Stable gait can be achieved through control of the body centre of mass (CoM) relative to the base of support (BoS) created by contact between the feet and the ground [12]. This control entails passive and active mechanisms that could involve both the upper and lower body. While the sagittal plane can be passively stabilized, lateral balance requires active stabilization [13]. Lower limb control consists of the stepping strategy and the ankle strategy [14]. Stepping is thought to be the most important strategy [15], as it can compensate for larger perturbations than the ankle strategy through corrective foot placement [14]. The ankle strategy is used to modulate the centre of pressure (CoP) under the stance foot. Although the size of the foot limits the maximum distance the CoP can travel, the ankle strategy is faster than the stepping strategy, as it can be applied before the next foot placement [14,16]. The upper body, or trunk, can also be used to maintain stability [17]. Rotation of the trunk about the body CoM impacts the acceleration of the CoM [18], allowing for the trunk to control the position of the CoM and redirect it towards the interior of the BoS [19]. The trunk strategy has been observed in scenarios where stepping strategy is confined [19] or an unfavourable strategy [20].

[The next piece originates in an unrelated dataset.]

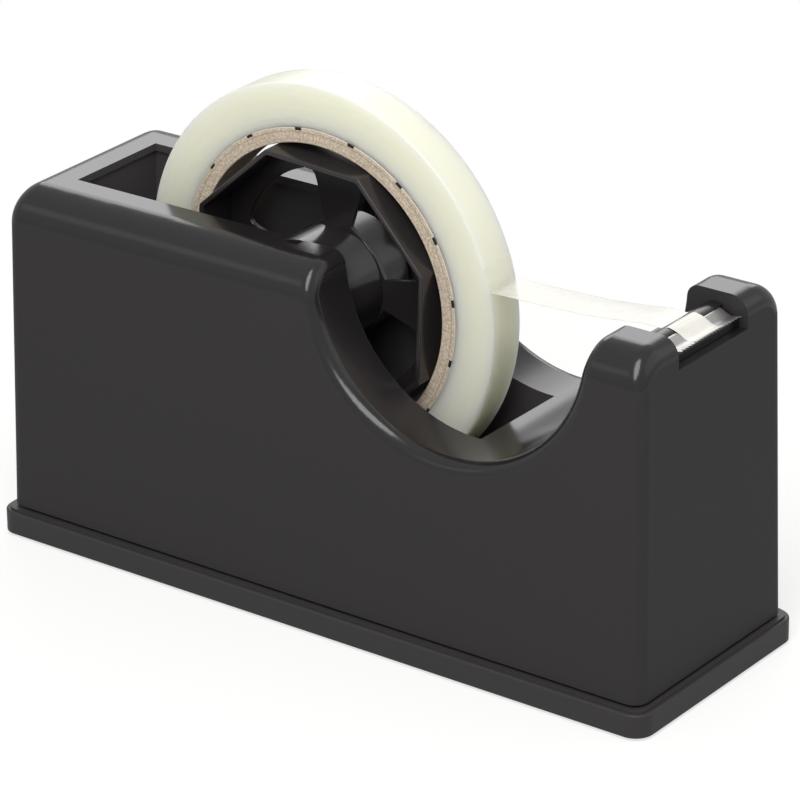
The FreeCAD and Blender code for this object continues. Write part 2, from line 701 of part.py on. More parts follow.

Previous investigations on the impact of gait speed on CoM behaviour suggest active control could be required. Using Lyapunov exponents to evaluate stability between 0.62 m s−1 and 1.72 m s−1, Bruijn et al. [10] found that the long-term local divergence exponent suggested a decrease in stability as walking speed decreased. However, their overall results were inconclusive as they also found that the short-term exponent, which is perhaps more closely related to stability [21], suggested an increase in stability as walking speed decreased. Orendurff et al. [22] investigated the frontal plane motion of the body CoM from subjects walking between 0.7 m s−1 and 1.6 m s−1. They found that, as gait speed decreased, the lateral displacement of the CoM increased. The greater displacement reduces the lateral distance between the CoM and the BoS and thus may reduce stability without some compensation from the body [12]. A possible continued increase in CoM displacement at speeds slower than 0.7 m s−1 could further impact gait stability.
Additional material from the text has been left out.